== Source data
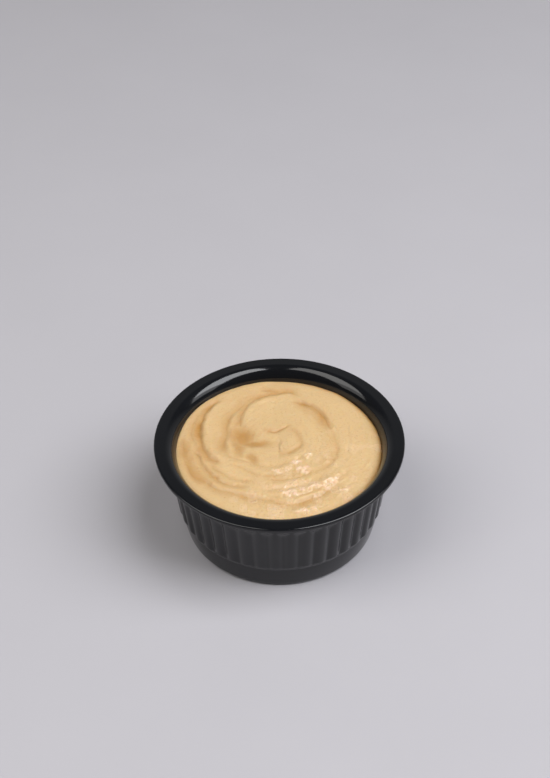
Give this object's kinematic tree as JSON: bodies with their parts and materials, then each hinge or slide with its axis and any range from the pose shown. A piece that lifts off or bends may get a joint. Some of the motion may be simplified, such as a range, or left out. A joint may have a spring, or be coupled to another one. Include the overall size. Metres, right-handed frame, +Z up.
{
  "type": "hummus in a fluted ramekin",
  "caption": "Round black ramekin with a wide flat rim and a fluted wall, filled with hummus whose top is swirled by a spoon.",
  "frame": {"origin": "centre of the flat base, on the surface that the ramekin stands on", "axes": "+Z up along the ramekin's axis, -Y towards the viewer of the front, +X to the front viewer's right"},
  "size_m": [0.083, 0.083, 0.0365],
  "materials": {
    "melamine": "moulded, glossy black",
    "puree": "smooth moist chickpea puree"
  },
  "bodies": {
    "root": {"ramekin": "melamine", "hummus": "puree"}
  },
  "joints": []
}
====
> Written problem: Copy out the whole listing exactly.

> Correct answer:
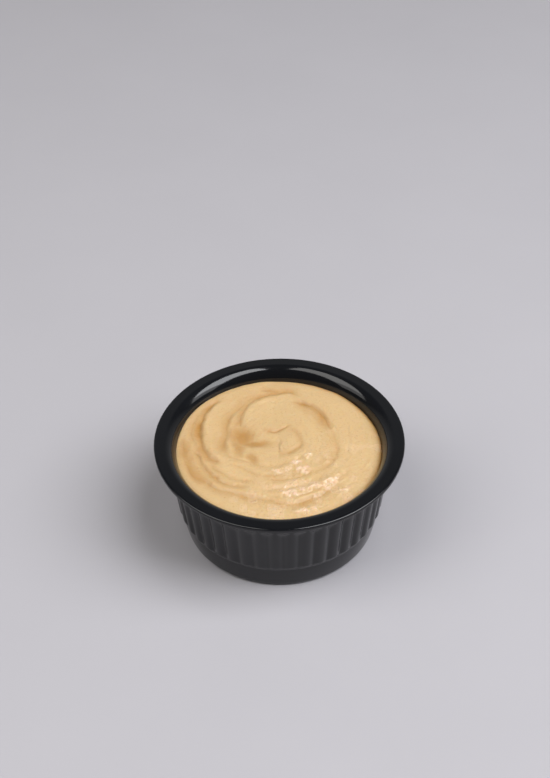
Give this object's kinematic tree as JSON: bodies with their parts and materials, then each hinge or slide with its axis and any range from the pose shown. A piece that lifts off or bends may get a joint. Some of the motion may be simplified, such as a range, or left out. A joint may have a spring, or be coupled to another one. Include the overall size. Metres, right-handed frame, +Z up.
{
  "type": "hummus in a fluted ramekin",
  "caption": "Round black ramekin with a wide flat rim and a fluted wall, filled with hummus whose top is swirled by a spoon.",
  "frame": {"origin": "centre of the flat base, on the surface that the ramekin stands on", "axes": "+Z up along the ramekin's axis, -Y towards the viewer of the front, +X to the front viewer's right"},
  "size_m": [0.083, 0.083, 0.0365],
  "materials": {
    "melamine": "moulded, glossy black",
    "puree": "smooth moist chickpea puree"
  },
  "bodies": {
    "root": {"ramekin": "melamine", "hummus": "puree"}
  },
  "joints": []
}